I hereby represent to DP&D that I am an accredited investor as that term is defined under the Securities Act of 1933 (the Act) and Regulation D, Rule 501, promulgated thereunder. I further represent to DP&D that I have the full power and authority to execute, deliver and perform this Subscription Agreement and to consummate the transactions contemplated hereby. This Subscription Agreement is a legal, valid and binding obligation of mine, enforceable against me in accordance with its terms. I own the securities in Sub-Urban that I am exchanging for the DP&D Securities free and clear of all pledges, liens, encumbrances, security interests, equities, claims, options, preemptive rights, rights of first refusal, or any other limitation on my ability to vote the DP&D Securities or to transfer the DP&D Securities. I have full right, title and interest in and to the Sub-Urban securities that I am exchanging.
I understand that the DP&D Securities are being issued to me in a private transaction in exchange for my securities in Sub-Urban and in reliance upon the exemption provided in Section 4(2) and/or Regulation D under the Act for non-public offerings and pursuant to the Exchange Agreement. I understand that the DP&D Securities are restricted under applicable securities laws and may not be sold by me except in a registered offering (which may not ever occur) or in a private transaction like this one. I know this is an illiquid investment and that therefore I may be required to hold the DP&D Securities for an indefinite period of time, but under no circumstances less than one year from the date of their issuance.

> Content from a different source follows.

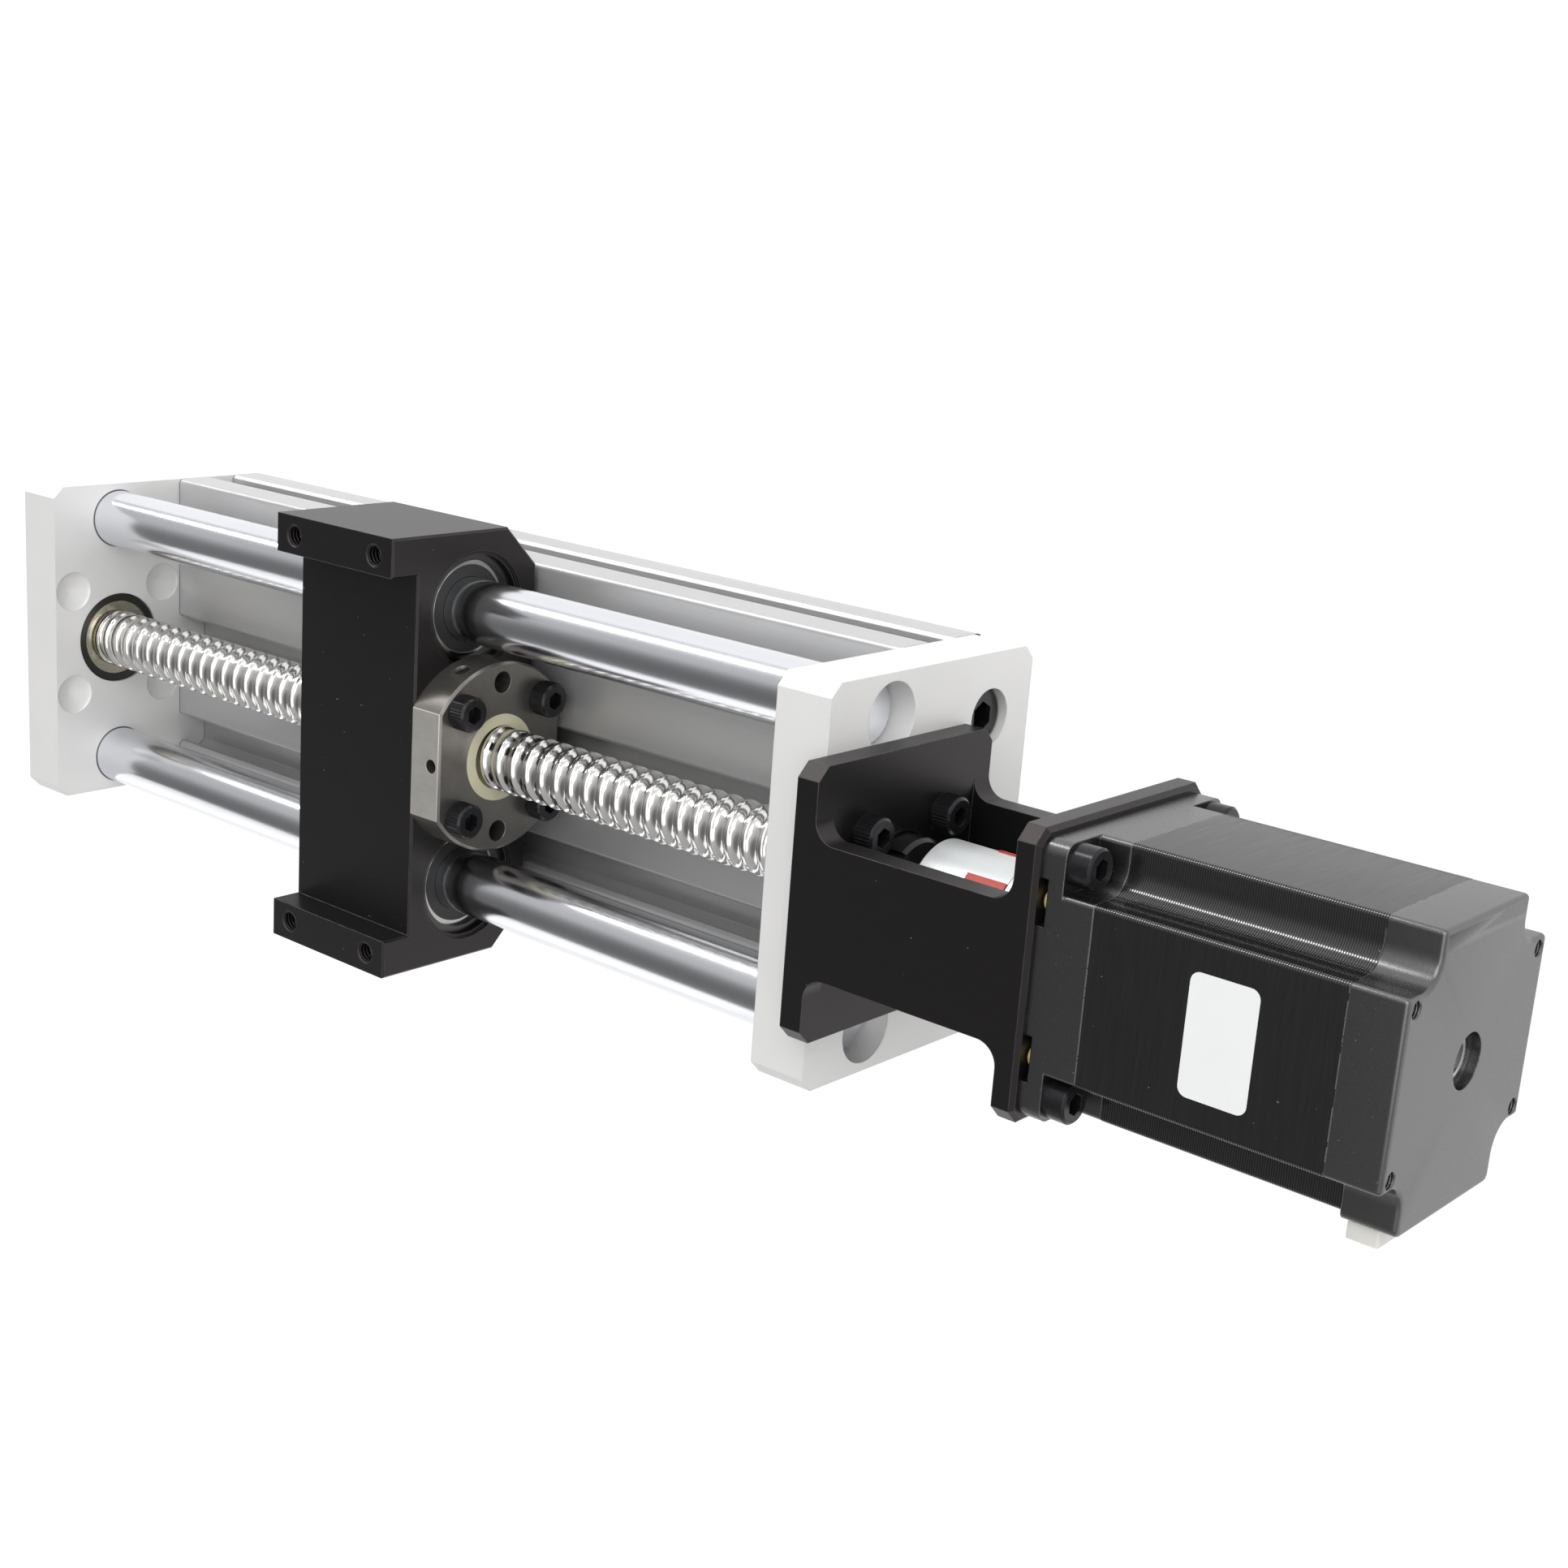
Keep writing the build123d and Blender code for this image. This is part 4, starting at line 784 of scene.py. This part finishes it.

I am acquiring the DP&D Securities solely for my own account, for long-term investment purposes only and not with a view to sale or other distribution. I agree not to dispose of any DP&D Securities unless and until counsel for DP&D shall have determined that the intended disposition is permissible and does not violate the Act, any applicable state securities laws or rules and regulations promulgated thereunder.
All information, financial and otherwise, or documentation pertaining to all aspects of my acquisition of the DP&D Securities and the activities and financial information of DP&D have been made available to me and my representatives, if any, and I have had ample opportunity to
meet with and ask questions of senior officers of DP&D, and I have received satisfactory answers to any questions I asked.
In acquiring the DP&D Securities, I have been afforded access to the Exchange Agreement and all of the public filings of DP&D made with the Securities and Exchange Commission and have made such independent investigations of DP&D as I deemed appropriate. I am an experienced investor, have made speculative investments in the past and am capable of analyzing the merits of an investment in the DP&D Securities.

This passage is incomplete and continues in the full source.